Stryde’s fundraising journey has been steady and strategic. To date, the company raised a million dollars initially and secured around $3 million in venture funding, though that round was ultimately paused. Hadi explains that at the time, there wasn’t a pressing need to dilute ownership, especially ahead of the Stryde71 launch. “We wanted to gauge traction, engagement, and the overall impact of expanding into venture deals before committing to additional external funding.” 

The decision proved wise. The launch of Stryde71 delivered strong results, giving the team confidence that they could continue growing on their own. That said, he leaves the door open: “depending on future growth opportunities, we could re-enter the funding market to accelerate expansion.”

Looking forward, Hadi hints at “big news” expected within the next three to six months. However, he keeps the details under wraps. Beyond that, the company’s priorities are clear: increasing market share, securing more deals, expanding AUM, and bringing more investors onto the platform. 

Lessons Learned and Reflections

For Hadi, building Stryde has been both the most rewarding and the toughest endeavor of his life. The journey tests discipline, resilience, and conviction daily. “It’s so tough… you are always one day away from just going bust,” he reflects.
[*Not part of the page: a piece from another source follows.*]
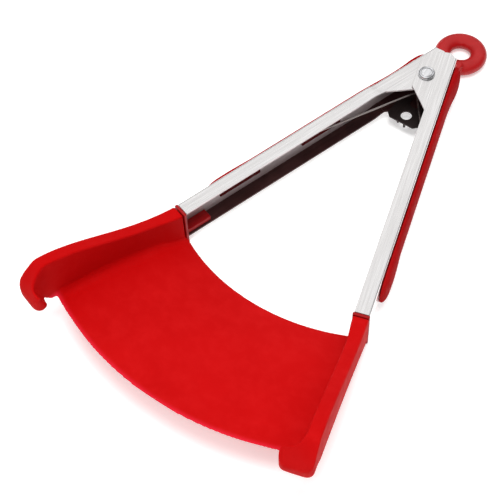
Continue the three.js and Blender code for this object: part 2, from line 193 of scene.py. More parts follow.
def cad_copy(node, bevel_width, segments=2):
    """The node's own shape with merged faces and a small round on every edge."""
    flat, sharp = math.radians(1), math.radians(30)
    bm = bmesh.new()
    bm.from_mesh(frame["nodes"][node].data)
    bmesh.ops.remove_doubles(bm, verts=bm.verts, dist=0.002 * MM)
    bmesh.ops.dissolve_limit(
        bm, angle_limit=flat, use_dissolve_boundaries=False, verts=bm.verts, edges=bm.edges)
    edges = [e for e in bm.edges if e.is_manifold and e.calc_face_angle(0) > sharp]
    bmesh.ops.bevel(
        bm, geom=edges, offset=bevel_width, offset_type="OFFSET", affect="EDGES", segments=segments,
        profile=0.5, material=-1, clamp_overlap=True)
    return bm


def even_shading(piece):
    """Keeps the wide faces flat in tone up to their rounded edges."""
    weigh = piece.modifiers.new("even_shading", "WEIGHTED_NORMAL")
    weigh.keep_sharp = True
    weigh.weight = 80
    return piece


# ---------- material helpers ----------


def new_group(name, inputs, outputs):
    """A shader node group with named number or colour sockets."""
    group = bpy.data.node_groups.new(name, "ShaderNodeTree")
    for label, kind, value in inputs:
        socket = group.interface.new_socket(name=label, in_out="INPUT", socket_type=kind)
        if value is not None:
            socket.default_value = value
    for label, kind in outputs:
        group.interface.new_socket(name=label, in_out="OUTPUT", socket_type=kind)
    return group, group.nodes.new("NodeGroupInput"), group.nodes.new("NodeGroupOutput")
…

The constant challenges and responsibilities can be overwhelming, yet the personal growth and experience are unparalleled. 
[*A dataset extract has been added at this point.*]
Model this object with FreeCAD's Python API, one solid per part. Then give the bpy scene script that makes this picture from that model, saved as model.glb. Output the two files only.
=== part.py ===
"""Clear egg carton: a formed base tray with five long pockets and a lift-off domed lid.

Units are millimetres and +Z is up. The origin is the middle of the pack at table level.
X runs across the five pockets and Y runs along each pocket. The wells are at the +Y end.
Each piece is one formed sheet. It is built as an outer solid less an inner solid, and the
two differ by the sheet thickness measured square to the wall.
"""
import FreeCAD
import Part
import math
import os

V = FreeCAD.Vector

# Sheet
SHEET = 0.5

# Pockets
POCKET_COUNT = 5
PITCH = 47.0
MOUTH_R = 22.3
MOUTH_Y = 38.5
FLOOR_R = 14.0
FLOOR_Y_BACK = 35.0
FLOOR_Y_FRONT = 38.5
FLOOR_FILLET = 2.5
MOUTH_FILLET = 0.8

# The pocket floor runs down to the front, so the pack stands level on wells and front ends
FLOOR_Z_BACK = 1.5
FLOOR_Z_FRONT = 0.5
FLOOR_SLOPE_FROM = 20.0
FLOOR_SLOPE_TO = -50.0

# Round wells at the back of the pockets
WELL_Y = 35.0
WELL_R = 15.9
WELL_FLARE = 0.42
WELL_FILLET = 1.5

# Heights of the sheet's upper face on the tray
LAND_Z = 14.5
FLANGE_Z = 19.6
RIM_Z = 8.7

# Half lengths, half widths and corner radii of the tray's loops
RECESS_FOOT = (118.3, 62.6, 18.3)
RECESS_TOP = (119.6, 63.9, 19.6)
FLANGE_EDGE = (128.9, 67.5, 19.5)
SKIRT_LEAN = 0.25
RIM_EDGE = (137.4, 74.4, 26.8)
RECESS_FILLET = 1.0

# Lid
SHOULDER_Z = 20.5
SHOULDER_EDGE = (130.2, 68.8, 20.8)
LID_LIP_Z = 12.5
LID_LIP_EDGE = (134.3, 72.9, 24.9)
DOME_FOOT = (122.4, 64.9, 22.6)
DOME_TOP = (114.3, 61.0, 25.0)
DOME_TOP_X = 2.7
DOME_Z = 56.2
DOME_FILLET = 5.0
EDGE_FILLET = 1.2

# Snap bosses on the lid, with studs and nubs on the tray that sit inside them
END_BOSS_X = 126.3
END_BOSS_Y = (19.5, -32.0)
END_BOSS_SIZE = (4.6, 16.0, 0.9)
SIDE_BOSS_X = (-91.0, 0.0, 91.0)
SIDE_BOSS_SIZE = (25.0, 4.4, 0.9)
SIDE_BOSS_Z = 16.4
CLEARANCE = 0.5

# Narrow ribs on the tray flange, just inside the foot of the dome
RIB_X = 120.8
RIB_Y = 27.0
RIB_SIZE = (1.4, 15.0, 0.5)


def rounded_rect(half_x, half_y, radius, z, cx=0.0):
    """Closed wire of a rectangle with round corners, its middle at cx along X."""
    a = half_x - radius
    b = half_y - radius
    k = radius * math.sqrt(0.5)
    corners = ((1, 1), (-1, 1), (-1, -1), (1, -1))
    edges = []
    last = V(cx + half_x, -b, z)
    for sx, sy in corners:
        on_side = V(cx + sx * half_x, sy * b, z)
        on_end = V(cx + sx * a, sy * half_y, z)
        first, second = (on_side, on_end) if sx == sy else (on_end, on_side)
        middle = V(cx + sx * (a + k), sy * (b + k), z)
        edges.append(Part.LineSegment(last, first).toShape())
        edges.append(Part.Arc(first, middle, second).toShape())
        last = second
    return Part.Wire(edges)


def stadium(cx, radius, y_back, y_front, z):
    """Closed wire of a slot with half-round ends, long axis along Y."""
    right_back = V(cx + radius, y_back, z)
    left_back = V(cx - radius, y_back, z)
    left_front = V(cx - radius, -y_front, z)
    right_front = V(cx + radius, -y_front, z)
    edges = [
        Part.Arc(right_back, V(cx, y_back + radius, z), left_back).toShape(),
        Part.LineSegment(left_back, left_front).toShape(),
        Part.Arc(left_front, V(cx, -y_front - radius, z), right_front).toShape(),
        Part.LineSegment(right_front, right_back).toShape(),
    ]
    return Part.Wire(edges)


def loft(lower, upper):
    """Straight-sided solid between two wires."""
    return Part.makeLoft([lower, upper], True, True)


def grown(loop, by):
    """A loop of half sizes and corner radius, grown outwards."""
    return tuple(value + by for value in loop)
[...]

Hadi emphasizes the importance of surrounding yourself with the right people. He advises founders to work with problem solvers rather than problem seekers, professionals who help navigate complex frameworks creatively rather than obstructively.

Looking at the bigger picture, Hadi aspires to be “one of the most influential business leaders in the region, creating a lasting impact at scale”. His focus is on building something significant, meaningful, and enduring, a company and legacy that leaves a mark on both the investment ecosystem and the industries he touches.